I've heard the term tossed around quite a bit. BAM. I've heard it used in many different ways, some wrong, some VERY wrong, and a few right. So, with an audience reading, here is what I have gathered, read, researched, and know about BAM and what Oracle is doing with it:

“BAM defines the concept of providing real-time access to critical business performance indicators to improve the speed and effectiveness of business operations.”
-The Gartner Group

OK, so going off of that 'authoritative' quote, let us break this down.
  • BAM is largely born-of, and is reshaping, two previously distinct technology markets:
    • Analytics and decision making of Business intelligence market
    • Real-time and business process linkage of Enterprise Application Integration (EAI)
  • BAM focuses on what is happening, not what has, or might happen
  • BAM sits in-between the historical and analytical focus of BI and the forward business planning of Corporate Performance Management

BAM applications monitor day-to-day business processes such as customer orders, insurance claims and supply chain operations. BAM products are typically driven by process models. This is very different from data-driven ETL applications, which have little or no knowledge of business processes. (Aside: it is worth mentioning that strategic and tactical performance management is also likely to become business process driven in the future.)

As a BAM server tracks operational events, it maintains these events in a cache that is used by a reporting and analysis engine running under the control of the BAM server. The analysis engine can access existing business intelligence and data warehouse information to put the operational events being tracked into a business context and produces scorecards of operational business performance. The BAM environment, however, also provide the ability to do more detailed analysis and mining of information in the analytics engine.

The key benefit of a BAM environment is that operational processes can be monitored and exceptions acted on in close to real time.

Another recent trend in BI analysis tools has been to add a performance management capability that enables business users to compare the analytics produced during BI processing to actual business goals and forecasts (i.e., it puts BI into a business context). Performance management products extend the use of BI from measuring business performance to managing it. This is termed as Business Analytics. The actionable intelligence produced by these products is presented in the form of drillable scorecards that employ formal or informal methodologies to document business goals and initiatives. Some performance management products also provide rules-driven facilities to send alerts to business users when thresholds defined by the user are, for example, not achieved. Alerts reduce the amount of time business users spend in accessing and analyzing data, and reduce the reaction time required to identify and fix business problems.
BI and Business Analytics tools enable business users to react to business situations after they occur. Their predictive analytics tools component adds techniques such as data mining and forecasting to a business intelligence framework. These techniques help users to become more proactive in managing the business. In some cases, predictive tools are used to provide the business context (e.g., rules, forecasts) for the scorecards and alerts used by performance management tools.
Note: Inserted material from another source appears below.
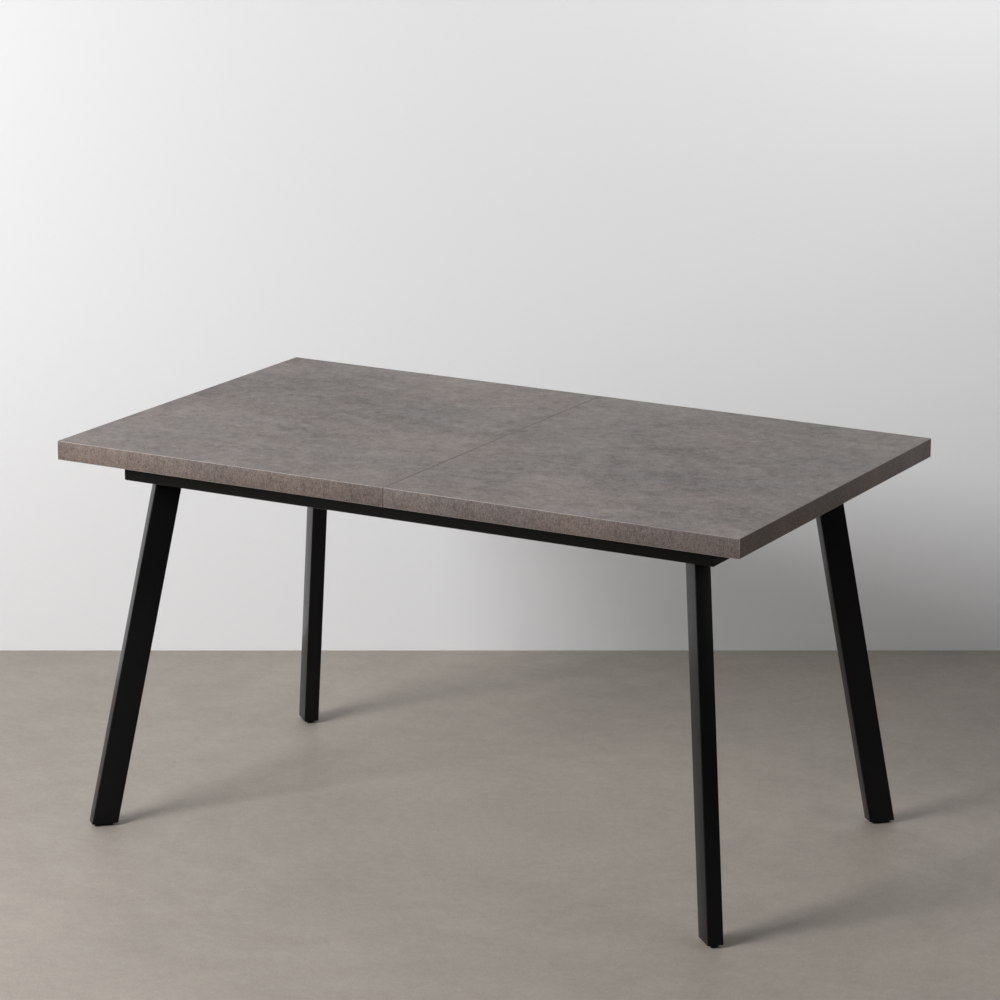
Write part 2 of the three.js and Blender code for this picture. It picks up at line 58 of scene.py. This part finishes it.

  • üBAM adds real-time information to Business Intelligence
  • ü
  • üBusiness Intelligence adds information context to BAM
Both BI and BAM address the needs of monitoring business processes to enhance operations efficiency. The key differentiator relates to the how quickly the business needs to react to an event or process exception. Business problems that require near real-time information access and analytics can be best solved using BAM.

BAM furthers the BI cause by:
1. Embedding key analytics (computed in real-time) in day-to-day business processes
2. Correlating heterogeneous events and patterns to compute causalities, aggregates and thresholds, based on end-user preferences
3. Delivers the analyzed information and alerts in real-time to the users when and where the information matters
4. Providing a platform for structured and collaborative problem resolution
Using a loan as an example, BAM can send an alert to indicate a number of loans have been made in a specific area. This is very useful information, but becomes more useful when used with BI to see what the impact of these loans have on an organization's exposure in different markets. BI can put the results of BAM into a broader context and make the decision process a more informed one.

It may be that as an organization, analysis results show exposure is becoming too skewed toward a specific market. As a result of this analysis, the BAM thresholds for sending alerts can be adjusted. You make the rules, you set the thresholds, you learn real-time when these thresholds are at or near being hit.